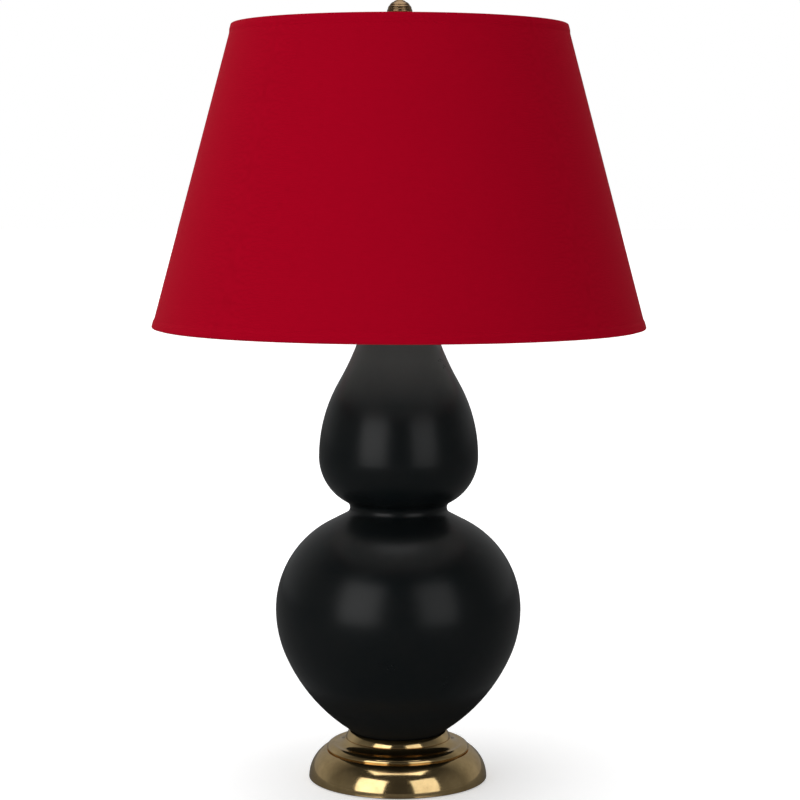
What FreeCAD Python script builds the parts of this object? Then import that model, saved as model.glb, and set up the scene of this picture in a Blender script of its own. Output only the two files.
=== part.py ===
import FreeCAD, Part
import math
import os

# Table lamp: a double gourd of glazed ceramic on a stepped brass base, with a hardback empire
# shade carried by a harp and held by a stepped finial. Millimetres, +Z up, origin at the centre
# of the underside. The front is -Y, and the harp stands in the XZ plane.

# ---- base ----
FELT_GAP = 0.2             # round the felt and the board, inside the hem
FELT_THICKNESS = 1.5
BOARD_THICKNESS = 3.0
DOME_SPREAD = 16.0         # the base's rim beyond the shelf's edge
RIM_LIFT = 0.8             # the rim's edge above the surface that the felt rests on
RIM_ROUND = 1.0
HEM_WIDTH = 3.0            # the rim's edge, turned inwards
HEM_HEIGHT = 2.0
SHELL_WALL = 1.5
SHELL_HEIGHT = 30.6        # up to the shelf that carries the collar
DOME_BULGE = 4.1           # rise of the dome's arc over its chord
WEIGHT_MARGIN = 5.0        # between the weight's top edge and the shelf's edge
WEIGHT_SPREAD = 7.0        # the weight widens by this much towards its foot
WEIGHT_CLEARANCE = 1.0     # above the board
NUT_POCKET_RADIUS = 17.0
NUT_POCKET_DEPTH = 9.5

# ---- collar that cups the gourd's foot ----
SHELF_LEDGE = 2.8          # the shelf's edge beyond the collar's lip
LIP_HEIGHT = 0.8
UNDERCUT_DEPTH = 2.0       # shadow line between the shelf and the lip
UNDERCUT_HEIGHT = 1.2
CUSHION_SPREAD = 7.2       # the lip beyond the cushion's top
CUSHION_TOP_RISE = 6.6     # above the shelf
CUSHION_BULGE = 1.4
COVE_SPREAD = 11.8         # the cushion's top beyond the cove's
COVE_STEP = 0.4            # the cove's top beyond the band's foot
COVE_TOP_RISE = 12.0
COVE_SAG = 2.0
QUIRK_DEPTH = 0.9
QUIRK_HEIGHT = 0.6
BAND_FLARE = 4.2           # the band's foot beyond its top
BAND_WALL = 3.0            # at the band's top
BAND_BULGE = 0.4
COLLAR_RISE = 19.4         # collar's top above the shelf
COLLAR_WALL = 2.0
CUP_FLOOR_RISE = 6.6       # cup's floor above the shelf
GASKET_THICKNESS = 1.0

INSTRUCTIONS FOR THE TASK
Write out, exactly and with nothing else, the lines of the listing above from its first line through the line with "# of the underside.".

WRITTEN RESPONSE
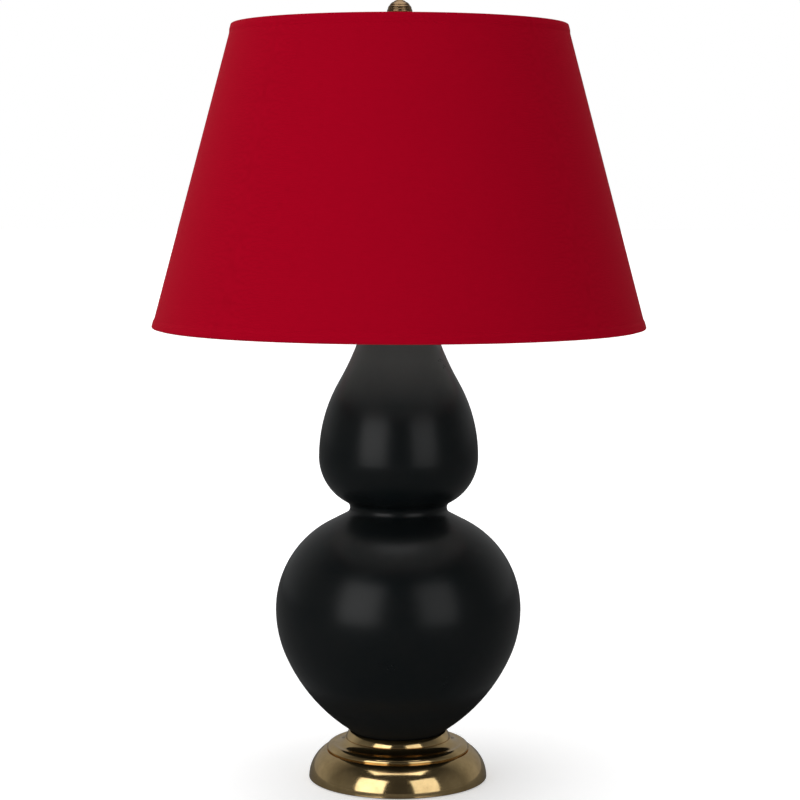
What FreeCAD Python script builds the parts of this object? Then import that model, saved as model.glb, and set up the scene of this picture in a Blender script of its own. Output only the two files.
=== part.py ===
import FreeCAD, Part
import math
import os

# Table lamp: a double gourd of glazed ceramic on a stepped brass base, with a hardback empire
# shade carried by a harp and held by a stepped finial. Millimetres, +Z up, origin at the centre
# of the underside. The front is -Y, and the harp stands in the XZ plane.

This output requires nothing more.